Why are diverse young adult books important?
Often people of color, people with disabilities, those who identify as being in the the LGBTQIA+ community, women, transgender and nonbinary people, and everyone who has intersecting identities within those groups, are not represented in the books. Finding stories that talk about what it truly feels like to be a person with disabilities, a member of the LGBTQIA+ community, or a person within any number of different cultural communities, can be really hard. So many of the books assigned in schools across America are centered around white, straight, cisgendered people without disabilities. This is why it is so important to have diverse young adult books included within schools, libraries, classrooms, and curricula! Preteens and teens need to see that there are books that talk about what it is like to live life like they do! They need to be able to see books that talk about what it is like to live a different life from the one that they lead.

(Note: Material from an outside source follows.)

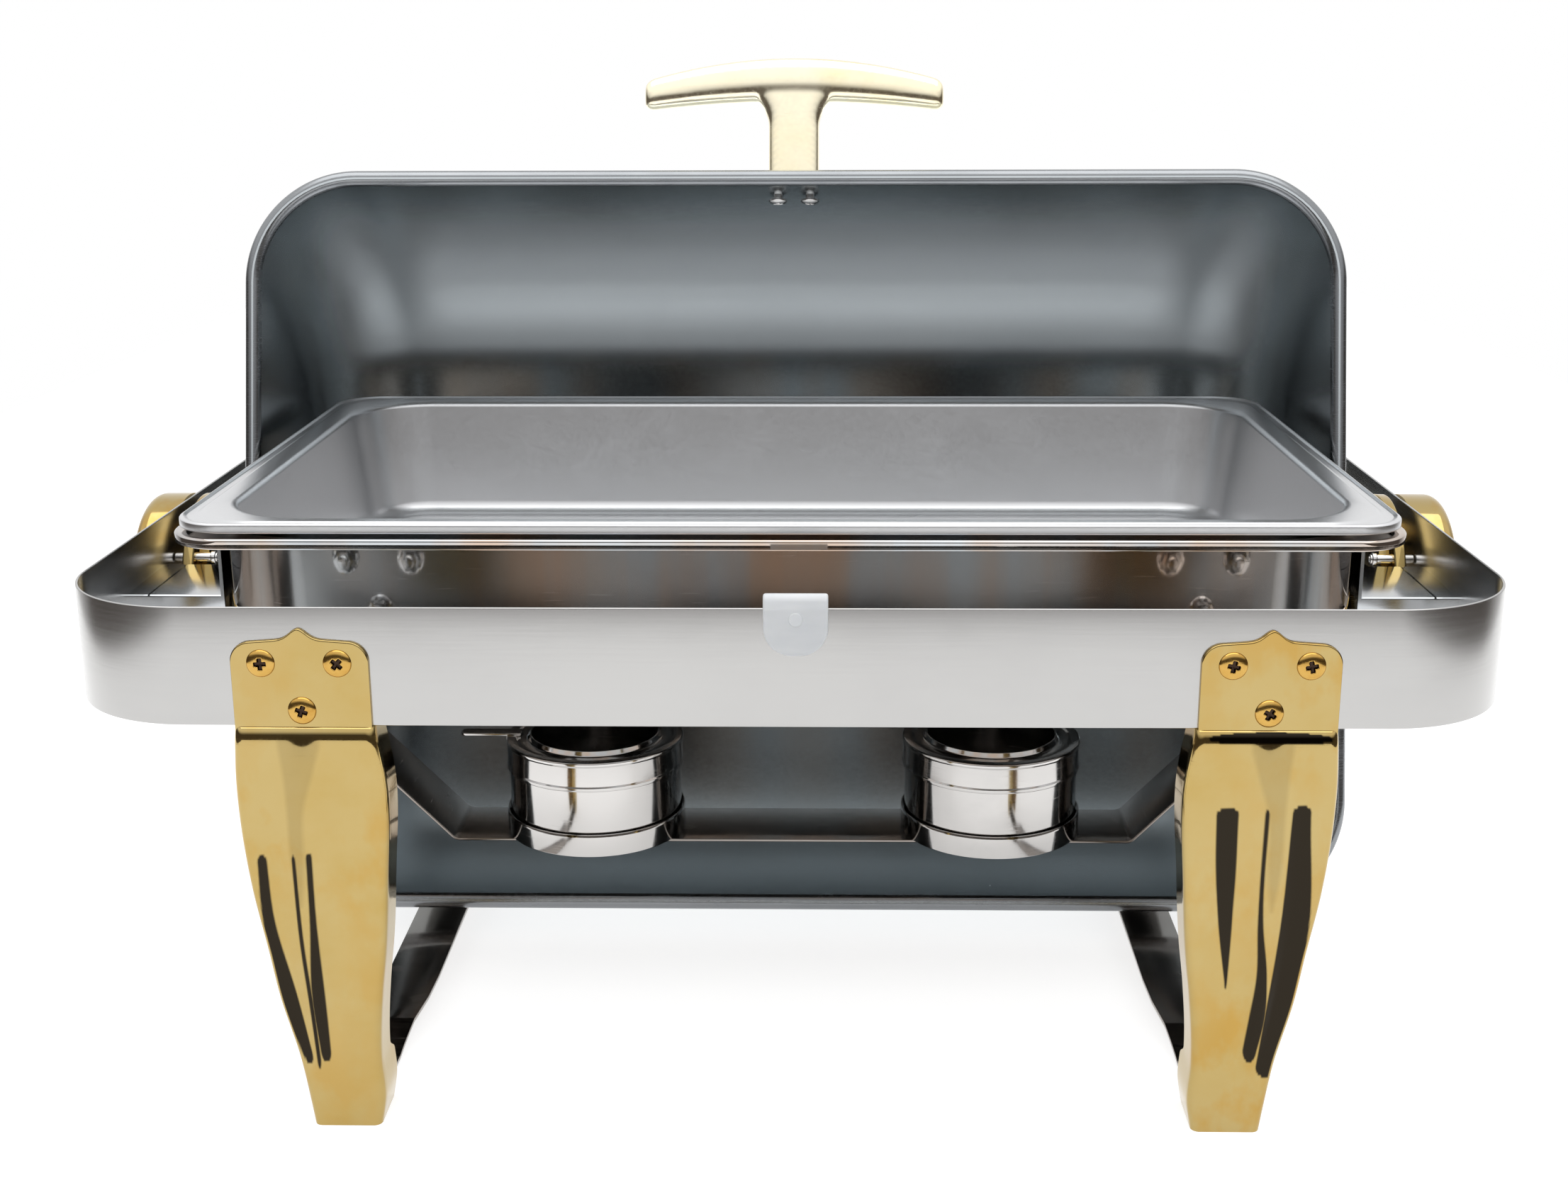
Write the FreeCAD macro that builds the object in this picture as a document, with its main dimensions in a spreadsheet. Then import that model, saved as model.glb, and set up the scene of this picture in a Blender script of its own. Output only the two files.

When there is more representation in school libraries, classrooms, and curricula, teens can see books with people who look like them on the covers. They can see books with people like their friends on the covers. They can see that their identity is valued by their school and that they are important enough to have books that tell stories like theirs. When teens are exposed to books about everybody, then they are able to imagine lives bigger than the small boxes that stereotypes put us all in. They can see themselves as scientists or doctors or inventors of new technology or as famous artists. They can see themselves as whoever they want to become!
It is time to decolonize our reading.